An Ironman transition is like no other triathlon, quite civilised, in a big marquee, the options to get fully changed, (being careful not to accidentally go into the naked man area rather than the naked girl area…..) before heading out on the 112 mile bike ride. In transition I saw a few familiar faces, a few hello’s and then out to Barry I trotted.
Welsh weather is notorious for being wet, and the days leading up to Ironman Wales were miserable and the Monday after Ironman Wales was miserable, but the Sunday…..glorious!
So with the sun out, I headed out on Barry to enjoy the 112 mile bike ride with close to ~ 7700 ft of elevation gain, the welsh countryside doesn’t disappoint, stunning views, some awesome hill climbs and the crowds of supporting people is phenomenal.
You feel like you are on the tour de France or some famous celebrity, people lining the streets shouting words of encouragement, the huge crowds as you cycle up “heartbreak hill”, even more so as a female, the number of shouts I got for “wow it’s a girl” then a huge cheer was phenomenal, you just couldn’t help but beam from ear to ear and lap it all up
8 and a bit hours later I was in T2, a much quicker turn around this time, less chit chat and I was out on the marathon run, 4 x laps of the area around Tenby town, including about 1500 ft of elevation gain (the Welsh love the hills) before the end would be in sight.
Lap 1 felt great, lap 2 and 3 were tough; legs, heart and lungs all felt good but the poor guts felt not so good, wanting to avoid a Paula Radcliffe moment, I slowed it to a fast paced walked and took the opportunity to have some more chat time and to really soak up the atmosphere again.
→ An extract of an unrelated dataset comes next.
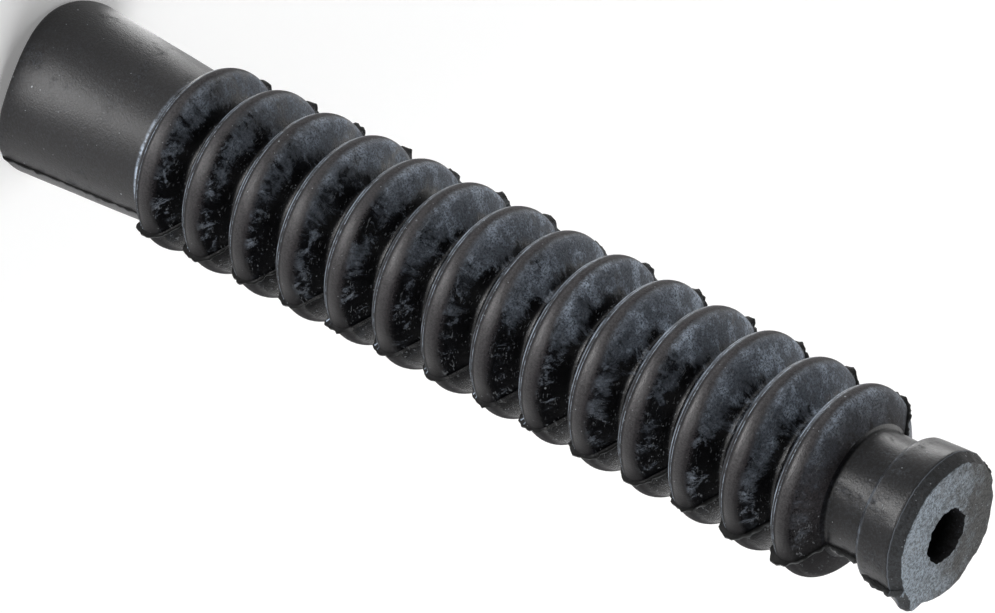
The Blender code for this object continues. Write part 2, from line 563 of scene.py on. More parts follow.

It truly is amazing, the support, the fellow competitors, the stewards, so many lovely people, and the beauty of the 4 lap course, you get to see fellow friends competing, who are faster than you, for a little smile and wave. I won’t lie though, it’s easy to get obsessed with looking at the lap bands on others arms, “I’ve got none, he has 3…..” It would be very very easy to move into a dark place on the run, so keeping focused, keeping smiling and keeping the legs moving is absolutely essential to bring this final stage of the event home.
After realising I had probably spoken for quite enough time and I felt good enough to trot again, I picked the pace back up, and by lap 4, I finally let myself think……I’m going to do this, I am actually going to complete an Ironman!
Running up the red carpet to finish, with the words “Delyth you are an Ironman” was amazing, the smile on my face says it all, I was greeted by an equally ecstatic German man “we’ve done it, we’ve done it” and he was right, I chuffing well had done it!
The support I had from my friends on the day and leading up to the event was phenomenal, I felt very humble to have such a great network of people around me and I cannot thank them enough.
I always said, one Ironman would be enough, silly comment in hindsight, I loved every minute, I can clearly see areas for improvement, chatting in T1, resulting in close to a 20 minutes transition is an obvious one (and no I wasn’t distracted in the naked man area…..) and any excuse to get out on Barry, I suspect this won’t be my last.